The task:
Write each line out again exactly as written.

START Data segment

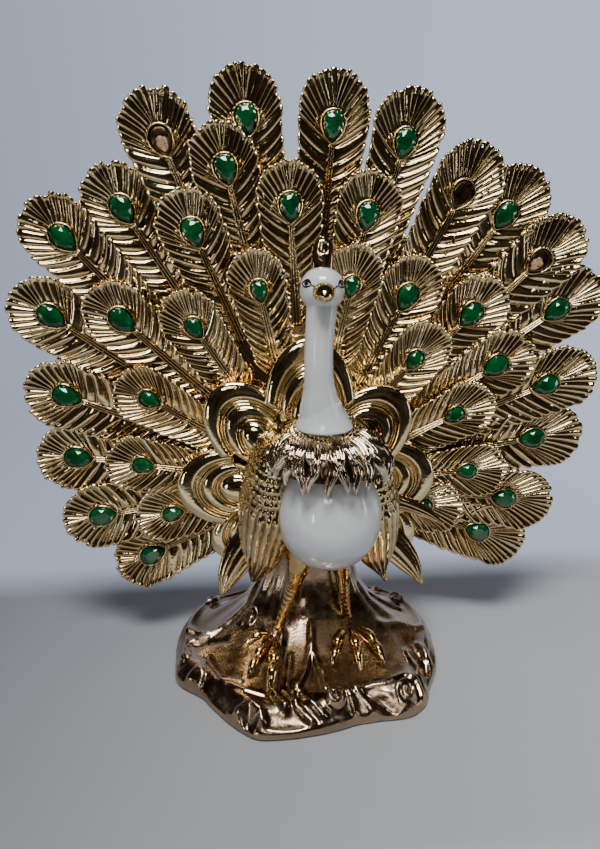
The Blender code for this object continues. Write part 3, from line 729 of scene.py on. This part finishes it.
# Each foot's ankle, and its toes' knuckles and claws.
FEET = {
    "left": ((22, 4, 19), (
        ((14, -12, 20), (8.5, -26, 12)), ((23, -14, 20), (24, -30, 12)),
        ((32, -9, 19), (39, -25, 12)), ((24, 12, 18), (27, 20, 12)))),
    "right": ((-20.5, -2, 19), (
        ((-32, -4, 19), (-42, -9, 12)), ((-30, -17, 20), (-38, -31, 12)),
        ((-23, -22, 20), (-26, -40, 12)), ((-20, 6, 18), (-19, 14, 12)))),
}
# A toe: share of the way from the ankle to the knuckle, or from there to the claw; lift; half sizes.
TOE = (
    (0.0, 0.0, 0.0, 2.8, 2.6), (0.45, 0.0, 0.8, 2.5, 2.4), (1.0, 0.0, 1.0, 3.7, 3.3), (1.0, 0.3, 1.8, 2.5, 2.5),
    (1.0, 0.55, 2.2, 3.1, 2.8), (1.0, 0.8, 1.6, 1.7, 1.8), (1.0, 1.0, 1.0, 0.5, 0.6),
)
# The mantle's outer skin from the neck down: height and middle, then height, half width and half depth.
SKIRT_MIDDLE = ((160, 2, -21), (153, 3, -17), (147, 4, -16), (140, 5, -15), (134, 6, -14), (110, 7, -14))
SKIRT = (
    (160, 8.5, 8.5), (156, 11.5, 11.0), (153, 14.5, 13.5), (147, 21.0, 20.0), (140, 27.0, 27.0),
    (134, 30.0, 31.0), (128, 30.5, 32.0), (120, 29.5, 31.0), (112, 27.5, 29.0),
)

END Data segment

Written solution:
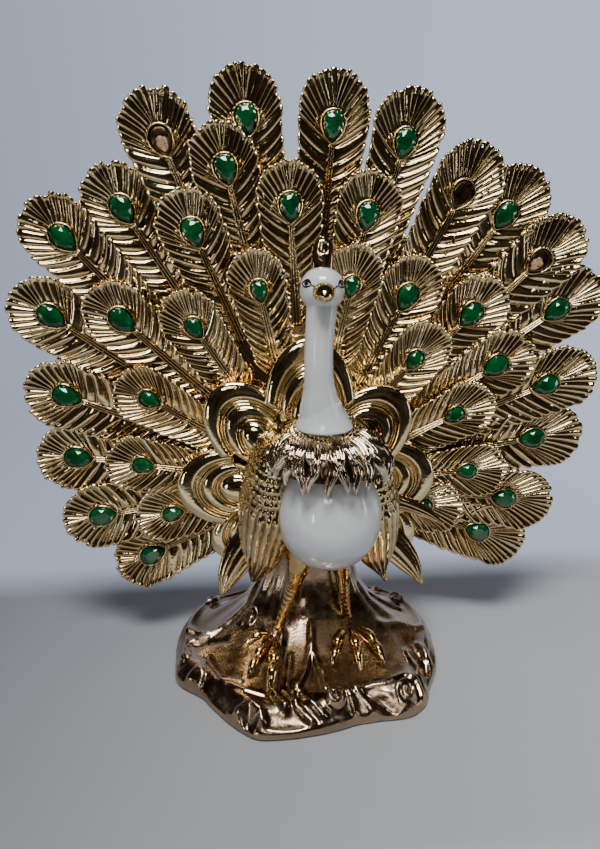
The Blender code for this object continues. Write part 3, from line 729 of scene.py on. This part finishes it.
# Each foot's ankle, and its toes' knuckles and claws.
FEET = {
    "left": ((22, 4, 19), (
        ((14, -12, 20), (8.5, -26, 12)), ((23, -14, 20), (24, -30, 12)),
        ((32, -9, 19), (39, -25, 12)), ((24, 12, 18), (27, 20, 12)))),
    "right": ((-20.5, -2, 19), (
        ((-32, -4, 19), (-42, -9, 12)), ((-30, -17, 20), (-38, -31, 12)),
        ((-23, -22, 20), (-26, -40, 12)), ((-20, 6, 18), (-19, 14, 12)))),
}
# A toe: share of the way from the ankle to the knuckle, or from there to the claw; lift; half sizes.
TOE = (
    (0.0, 0.0, 0.0, 2.8, 2.6), (0.45, 0.0, 0.8, 2.5, 2.4), (1.0, 0.0, 1.0, 3.7, 3.3), (1.0, 0.3, 1.8, 2.5, 2.5),
    (1.0, 0.55, 2.2, 3.1, 2.8), (1.0, 0.8, 1.6, 1.7, 1.8), (1.0, 1.0, 1.0, 0.5, 0.6),
)
# The mantle's outer skin from the neck down: height and middle, then height, half width and half depth.
SKIRT_MIDDLE = ((160, 2, -21), (153, 3, -17), (147, 4, -16), (140, 5, -15), (134, 6, -14), (110, 7, -14))
SKIRT = (
    (160, 8.5, 8.5), (156, 11.5, 11.0), (153, 14.5, 13.5), (147, 21.0, 20.0), (140, 27.0, 27.0),
    (134, 30.0, 31.0), (128, 30.5, 32.0), (120, 29.5, 31.0), (112, 27.5, 29.0),
)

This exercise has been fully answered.